**Goal:**
Pull every line containing "parts" out of the material below.

**Given data:**
'''
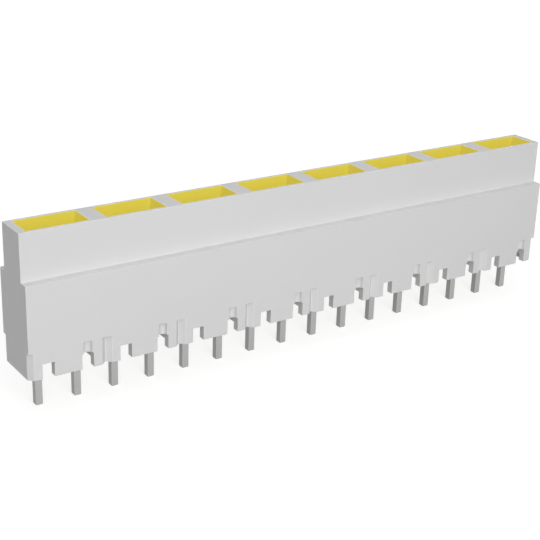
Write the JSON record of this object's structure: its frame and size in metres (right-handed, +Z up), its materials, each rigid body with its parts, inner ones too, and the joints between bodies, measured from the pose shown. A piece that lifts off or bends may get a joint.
'''
'''
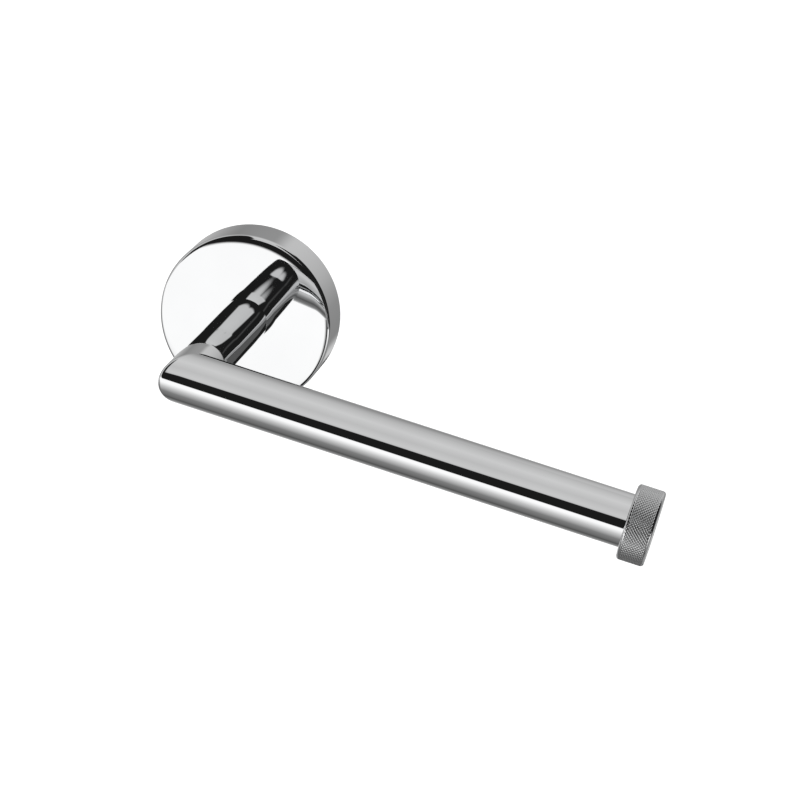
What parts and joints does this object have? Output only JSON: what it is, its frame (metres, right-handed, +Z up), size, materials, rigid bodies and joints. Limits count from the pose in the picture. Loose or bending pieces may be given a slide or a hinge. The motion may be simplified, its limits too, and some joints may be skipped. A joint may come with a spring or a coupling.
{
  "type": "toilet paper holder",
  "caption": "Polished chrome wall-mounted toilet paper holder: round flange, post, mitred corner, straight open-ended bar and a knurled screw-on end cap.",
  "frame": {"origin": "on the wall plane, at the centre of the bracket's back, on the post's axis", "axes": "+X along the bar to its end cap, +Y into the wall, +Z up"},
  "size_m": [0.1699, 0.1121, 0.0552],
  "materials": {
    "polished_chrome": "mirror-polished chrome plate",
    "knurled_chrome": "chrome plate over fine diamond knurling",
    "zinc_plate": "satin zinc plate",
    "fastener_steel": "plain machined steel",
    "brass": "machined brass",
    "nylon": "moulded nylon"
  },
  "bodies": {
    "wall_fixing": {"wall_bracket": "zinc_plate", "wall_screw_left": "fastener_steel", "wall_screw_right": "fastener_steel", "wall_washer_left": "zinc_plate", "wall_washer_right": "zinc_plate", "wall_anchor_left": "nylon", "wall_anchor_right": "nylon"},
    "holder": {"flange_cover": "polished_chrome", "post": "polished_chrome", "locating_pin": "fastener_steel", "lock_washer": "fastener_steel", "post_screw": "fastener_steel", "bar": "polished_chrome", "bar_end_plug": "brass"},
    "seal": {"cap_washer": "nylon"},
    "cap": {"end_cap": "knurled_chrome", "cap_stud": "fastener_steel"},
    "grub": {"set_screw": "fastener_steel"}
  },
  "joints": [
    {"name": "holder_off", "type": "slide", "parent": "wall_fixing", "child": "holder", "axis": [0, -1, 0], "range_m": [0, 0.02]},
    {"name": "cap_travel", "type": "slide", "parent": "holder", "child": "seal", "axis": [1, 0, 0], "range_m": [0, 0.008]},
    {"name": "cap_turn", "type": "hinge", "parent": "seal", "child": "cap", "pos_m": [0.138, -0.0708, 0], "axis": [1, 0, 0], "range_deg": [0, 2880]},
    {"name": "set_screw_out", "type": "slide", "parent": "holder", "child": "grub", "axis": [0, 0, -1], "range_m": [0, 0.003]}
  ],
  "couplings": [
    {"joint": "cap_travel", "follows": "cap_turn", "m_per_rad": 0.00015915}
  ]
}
'''
**Expected answer:**
Write the JSON record of this object's structure: its frame and size in metres (right-handed, +Z up), its materials, each rigid body with its parts, inner ones too, and the joints between bodies, measured from the pose shown. A piece that lifts off or bends may get a joint.
What parts and joints does this object have? Output only JSON: what it is, its frame (metres, right-handed, +Z up), size, materials, rigid bodies and joints. Limits count from the pose in the picture. Loose or bending pieces may be given a slide or a hinge. The motion may be simplified, its limits too, and some joints may be skipped. A joint may come with a spring or a coupling.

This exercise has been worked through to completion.